N. C. Creede was a prospector who had made some money in the Monarch district before he came to Willow Gap; he began prospecting there on Campbell, now Moses Mount, with G. L. Smith, of Salida. One of the two picked up a piece of rock so full of quartz that they sunk a shaft immediately below the spot where they had found the stone. According to all known laws, they should have sunk the shaft at the spot from which the piece of rock had become detached, or from whence it had presumably rolled. It was as absurd to dig for silver where they did dig as it would be to sink a shaft in Larimer Street, in Denver, because one had found a silver quarter lying in the roadway. But they dug the shaft; and when they looked upon the result of the first day’s work, Smith cried, “Great God!” and Creede said, “Holy Moses!” and the Holy Moses Mine was named. While I was in Creede that gentleman was offered one million two hundred and fifty thousand dollars for his share of this mine, and declined it. After that my interest in him fell away. Any man who will live in a log house at the foot of a mountain, and drink melted snow any longer than he has to do so, or refuse that much money for anything, when he could live in the Knickerbocker Flats, and drive forth in a private hansom with rubber tires, is no longer an object of public interest.

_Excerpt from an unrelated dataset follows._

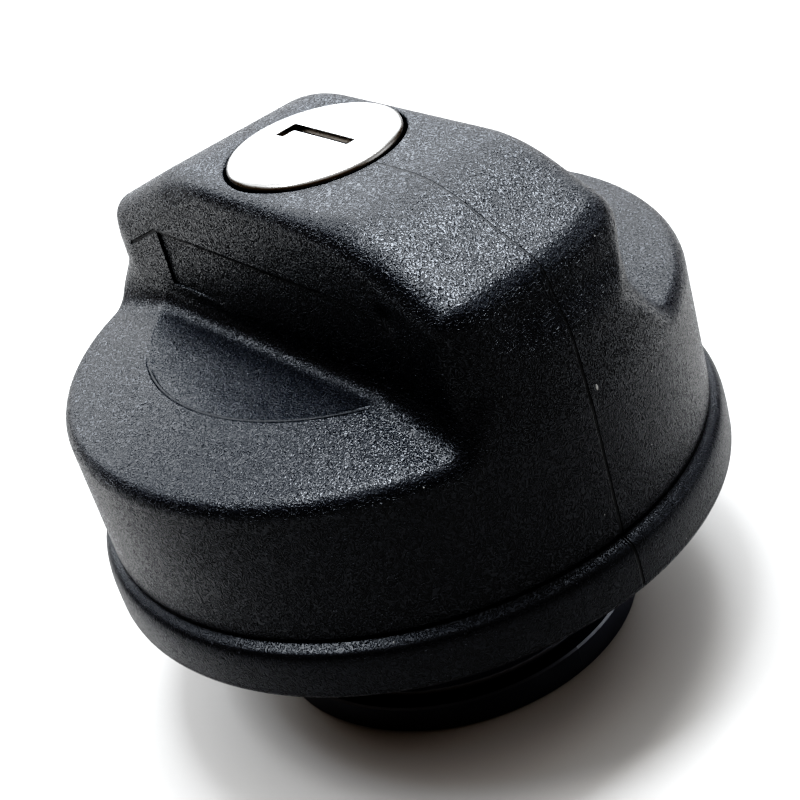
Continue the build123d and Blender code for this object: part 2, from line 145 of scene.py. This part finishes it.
def cover_quarter(sx, sy):
    """Grid of (x, y, z) over a quarter turn for the form above z 40.5: rows from the hole's lip outward."""
    cols, col_a, col_b = cover_columns(sy)
    ia, ib = int(np.argmin(abs(cols - col_a))), int(np.argmin(abs(cols - col_b)))
    phi = np.radians(cols)
    c0 = 38.0
    el = np.concatenate([np.linspace(math.atan2(25.3, R_HOLE_LIP - 0.3), math.radians(3.0), 2200)])
    pp, ee = np.meshgrid(phi, el, indexing="ij")
    dx, dy, dz = np.cos(pp) * np.cos(ee), np.sin(pp) * np.cos(ee), np.sin(ee)
    lo, hi = np.full(pp.shape, 9.0), np.full(pp.shape, 48.0)
    for _ in range(26):
        m = (lo + hi) / 2
        ins = body(m * dx, m * dy, c0 + m * dz, sx, sy) < 0
        lo, hi = np.where(ins, m, lo), np.where(ins, hi, m)
    t = (lo + hi) / 2
    R, Z = t * np.cos(ee), c0 + t * dz
    n1, n2, n3, n4 = 58, 12, 30, 24
    rows_r, rows_z = [], []
    for i in range(len(cols)):
        r, z = R[i], Z[i]
        s = np.concatenate([[0], np.cumsum(np.hypot(np.diff(r), np.diff(z)))])
        below = lambda zz: s[np.argmax(z < zz)]
        def at_z(zz):
            j = int(np.argmax(z < zz))
            return s[j - 1] + (s[j] - s[j - 1]) * (z[j - 1] - zz) / (z[j - 1] - z[j])
        def at_r(rv):
            j = int(np.argmax(r > rv))
            return s[j - 1] + (s[j] - s[j - 1]) * (rv - r[j - 1]) / (r[j] - r[j - 1])
        s0 = at_r(R_HOLE_LIP)
        s1, s2 = at_z(REC_Z1), at_z(REC_Z0)
        s3 = max(at_r(R_DISH), at_z(45.3))
        s4 = at_z(40.5)
        a = resample(s, r, z, s0, s1, n1)
        b = resample(s, r, z, at_z(REC_Z1 - LEDGE), at_z(REC_Z0 + LEDGE), n2)
        c = resample(s, r, z, s2, s3 - 0.12, n3)
        d = resample(s, r, z, s3, s4, n4)
        rows_r.append(np.concatenate([a[0], b[0], c[0], d[0]]))
        rows_z.append(np.concatenate([a[1], b[1], c[1], d[1]]))
    R, Z = np.array(rows_r), np.array(rows_z)
    P = np.repeat(phi[:, None], R.shape[1], 1)
    # the recess's end edge stands upright, so the columns near it lean a little with the wall's draft
    want = np.arctan2(HALF[sy] - (Z - Z_BASE) * BAR_SLOPE, REC_X)
    ramp = sstep(46.6, 48.2, Z) * (1 - sstep(54.9, 58.9, Z))
    near = np.clip(1 - np.maximum(np.radians(col_a) - P, P - np.radians(col_b)) / np.radians(5.0), 0, 1)
    near = np.where(Z > 46, near, 0)
    P2 = P + (want - np.radians(col_a)) * ramp * near
    lo, hi = np.full(R.shape, 8.0), np.full(R.shape, 40.0)
    for _ in range(26):
        m = (lo + hi) / 2
        ins = body(m * np.cos(P2), m * np.sin(P2), Z, sx, sy) < 0
        lo, hi = np.where(ins, m, lo), np.where(ins, hi, m)
    moved = (np.abs(P2 - P) > 1e-9)
    R = np.where(moved, (lo + hi) / 2, R)
    X, Y = R * np.cos(P2), R * np.sin(P2)
    ra, rb, rc = n1, n1 + 1, n1 + 1 + n2          # rows at the recess's top edge, floor top, floor bottom
    inside = np.zeros(R.shape, bool)
    inside[ib:, rb:rc + 1] = True
    deep = 1 - sstep(-15, -5, sx * X) * np.clip((REC_Z1 - Z) / (REC_Z1 - REC_Z0), 0, 1)
    Y = np.where(inside, Y - REC_DEPTH * deep, Y)
    # a small sunk gate mark past the recess's end
    away = np.hypot(X - 23.3, (Z - 54.6) * 0.8)
    if sx > 0 and sy < 0:
        Y = np.where((Z > 50) & (Y > 8), Y - 0.45 * (1 - sstep(0.3, 1.6, away)), Y)
    # the finger floor is a step lower inside its circle
    step_row = n1 + 1 + n2 + 1 + n3
    fade = np.zeros(R.shape)
    fade[:, :step_row + 1] = 1
    fade *= np.where((Z < 47.4) & (R < R_DISH + 0.01), 1 - sstep(45.2, 47.2, Z), 0)
    fade = fade * sstep(14.5, 20.5, Y) * (1 - (0.95 * sstep(6, 13, X) if sx < 0 else 0.0))
    Z = Z - DISH_STEP * fade
    return X, Y, Z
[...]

But his past history is the history of the town. Creede and his partner knew they had a mine, but had no money to work it. So they applied to David S. Moffatt, the president of the Rio Grande Railroad, which has a track to Wagon Wheel Gap only ten miles away, and Moffatt and others formed the Holy Moses Mining Company, and secured a bond on the property at seventy thousand dollars. As soon as this was known, the invasion of Willow Gap began. It was the story of Columbus and the egg. Prospectors, and provisions with which to feed them, came in on foot and on stages, and Creede began to grow. But no more mines were found at once, and the railroad into the town was slow in coming, and many departed, leaving their posts and piles of rock to mark their claims. But last June Creede received a second boom, and in a manner which heaps ridicule and scorn upon the scientific knowledge of engineers and mining experts, and which shows that luck, chance, and the absurd vagaries of fate are factors of success upon which a prospector should depend.
THE “HOLY MOSES” MINE
Ralph Granger and Eri Buddenbock ran a butcher shop at Wagon Wheel Gap. “The” Renninger, of Patiro, a prospector with no tools or provisions, asked them to grub-stake him, as it is called when a man of capital furnishes a man of adventure with bacon, flour, a pick, and three or four donkeys, and starts him off prospecting, with the understanding that he is to have one-tenth of what he finds. Renninger asked Jule Haas to join him, and they departed together. One day the three burros disappeared, and wandered off many miles, with Renninger in hot and profane pursuit until they reached Bachelor Mountain, where he overtook them. But they liked Bachelor Mountain, and Renninger, failing to dislodge them with either rocks or kicks, seated himself to await their pleasure, and began to chip casually at the nearest rock. He struck a vein showing mineral in such rich quantities that he asked Creede to come up and look at it. Creede looked at it, and begged Renninger to define his claim at once. Renninger, offering up thanks to the three donkeys, did so, and named it the “Last Chance.” Then Creede located next to this property, shoulder to shoulder, and named his claim the “Amethyst.” These names are merely names to you; they mean nothing; in Colorado you speak them in a whisper, and they sound like the Standard Oil Company or the Koh-i-noor diamond. Haas was bought off for ten thousand dollars. He went to Germany to patronize the people in the little German village from which he came with his great wealth; four months later Renninger, and Buddenbock, who had staked him, sold their thirds for seventy thousand dollars each; a few days later Granger was offered one hundred thousand dollars for his third, and said he thought he would hold on to it. When I was there, the Chance was putting out one hundred and eighty thousand dollars per month. This shows that Granger was wiser in his generation than Haas.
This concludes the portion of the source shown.